### WHAT YOU ARE ASKED TO DO
Repeat verbatim only the lines from the opening of the material below through the one that contains "holder faces -Y.".

### DATA BLOCK
◇ ◇ ◇ ◇
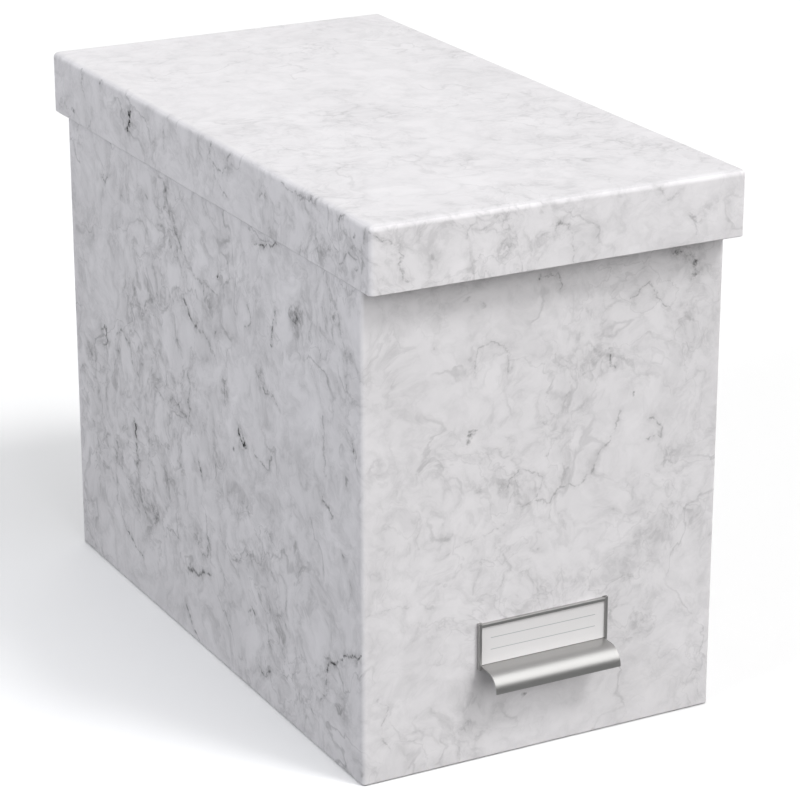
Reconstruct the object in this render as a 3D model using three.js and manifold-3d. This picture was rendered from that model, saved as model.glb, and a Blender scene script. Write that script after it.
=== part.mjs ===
// File box: a tall board box wrapped in paper, for hanging files, with a lift-off lid.
// A one-piece metal label holder with a rolled pull is riveted low on the front, and steel
// rails cap the two end walls, where the hooks of the files rest.
// Millimetres, +Z up. The origin is the centre of the underside. The label holder faces -Y.

import * as THREE from 'three';
import { mergeVertices } from 'three/addons/utils/BufferGeometryUtils.js';
import Module from 'manifold-3d';

const wasm = await Module();
wasm.setup();

// Outside of the closed box, which is the outside of the lid
const lidLength = 350;
const lidWidth = 187.8;
const totalHeight = 265.3;

// Lid: one board tray
const lidBoard = 1.5;
const rimDepth = 31;
const lidEdgeRadius = 3; // along the top edges
const lidCornerSpread = 0.2; // by how much the upright corners are rounder than the top edges

// Body: one board box
const bodyBoard = 2;
const bodyEdgeRadius = 1; // along the bottom edges
const bodyCornerSpread = 1; // by how much the upright corners are rounder than the bottom edges
const sideClearance = 0.5; // between rim and body on the long sides
const hookRoom = 11.1; // between rim and body at the ends, where the hooks hang over
const lidSeat = 0.3; // between the side walls and the lid panel that rests on them
const cornerShoulder = 4; // full-height return of each end wall, beside a side wall

// Rails: bent steel strips that cap the end walls
const railMetal = 0.8;
const railLeg = 8; // how far each leg reaches down the wall
const railInnerBend = 0.3; // inside radius of the bends, below which the board stops
const railClearance = 0.1; // to the two faces of the board
const railEndClearance = 0.3; // to the shoulders
const hookHeight = 9; // from the top of the rail to the underside of the lid panel

// Label holder: one bent sheet of metal
const holderMetal = 0.7;
const holderWidth = 67.6; // over the side channels
const holderTop = 67.6; // height of the top lip
const earRise = 0.4; // how far the side channels stand above the top lip
const channelLip = 1.4; // width of the side lips, seen from the front
const channelDrop = 2; // how far the side channels reach below the shelf
const topLip = 1.9; // height of the top lip, seen from the front
const holderInnerBend = 0.15; // inside radius of the small bends
const cardSlot = 0.5; // depth of the slot for the card
const shelfHeight = 47.3; // top of the shelf
const pullReach = 16; // from the wall to the front of the pull
const pullRadius = 8.4; // outside radius of the roll
const pullRelief = 0.5; // slit between an end of the pull and the side channel
const holderSeat = 0.1; // between the back plate and the wall

// Label card
const cardThickness = 0.3;
const cardSideClearance = 0.1; // to the bends of the side channels
const cardTopClearance = 0.2; // to the bend of the top lip

// Rivets
const rivetSpacing = 36;
const rivetHeadRadius = 2.4; // flush head, in a countersink in the back plate
const rivetShankRadius = 1.5;
const rivetHoleClearance = 0.15;
const rivetSeat = 0.1; // between the formed head and the inside of the wall
const formedHeadRadius = 3;
const formedHeadHeight = 0.8;
const formedHeadRound = 0.4;

// Smoothness of round stretches
const arcSteps = 5;
const bevelSteps = 4;
const rivetSides = 24;

// Overrun that carries a cut clear through
const overrun = 5;
// Smallest radius left inside a folded corner
const insideFold = 0.4;
// Points closer than this are one point
const samePoint = 1e-4;

// Sizes that follow
const bodyWidth = lidWidth - 2 * (lidBoard + sideClearance);
const bodyLength = lidLength - 2 * (lidBoard + hookRoom);
const lidUnderside = totalHeight - lidBoard;
const bodyHeight = lidUnderside - lidSeat;
const innerWidth = bodyWidth - 2 * bodyBoard;
const innerLength = bodyLength - 2 * bodyBoard;
const railTop = lidUnderside - hookHeight;
const endWallHeight = railTop - railMetal - railInnerBend;
const notchWidth = innerWidth - 2 * cornerShoulder;
const lidCornerRadius = lidEdgeRadius + lidCornerSpread;
const bodyCornerRadius = bodyEdgeRadius + bodyCornerSpread;
const frontY = -bodyLength / 2;
const holderDepth = holderSeat + 2 * holderMetal + cardSlot;
const pullWidth = holderWidth - 2 * (holderMetal + pullRelief);
const channelBottom = shelfHeight - channelDrop;
const channelTop = holderTop + earRise;
const rivetHeight = (shelfHeight + holderTop) / 2;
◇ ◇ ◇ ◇
### RESPONSE TO THIS EXERCISE
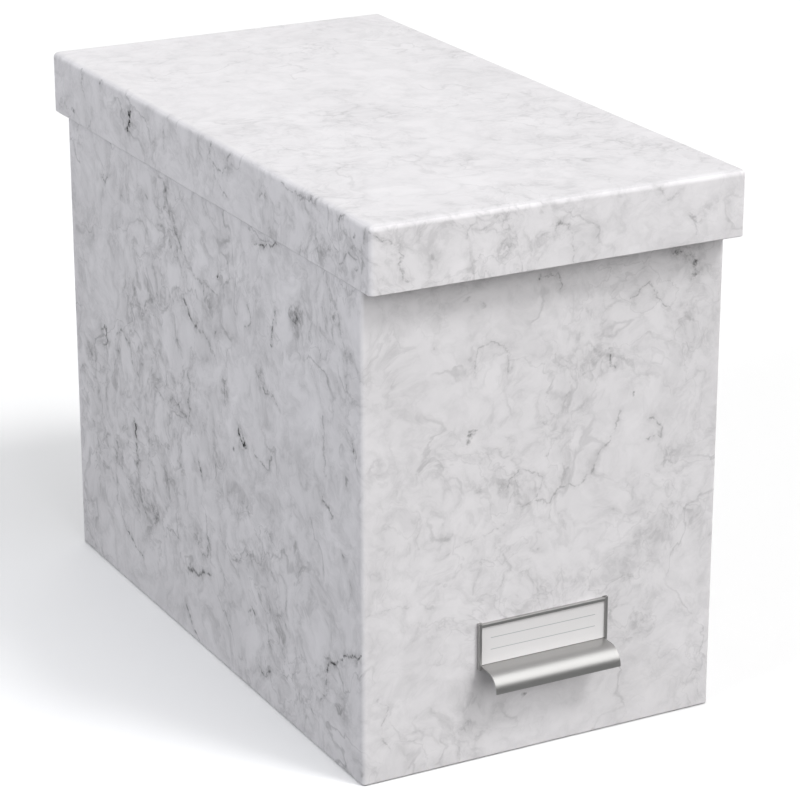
Reconstruct the object in this render as a 3D model using three.js and manifold-3d. This picture was rendered from that model, saved as model.glb, and a Blender scene script. Write that script after it.
=== part.mjs ===
// File box: a tall board box wrapped in paper, for hanging files, with a lift-off lid.
// A one-piece metal label holder with a rolled pull is riveted low on the front, and steel
// rails cap the two end walls, where the hooks of the files rest.
// Millimetres, +Z up. The origin is the centre of the underside. The label holder faces -Y.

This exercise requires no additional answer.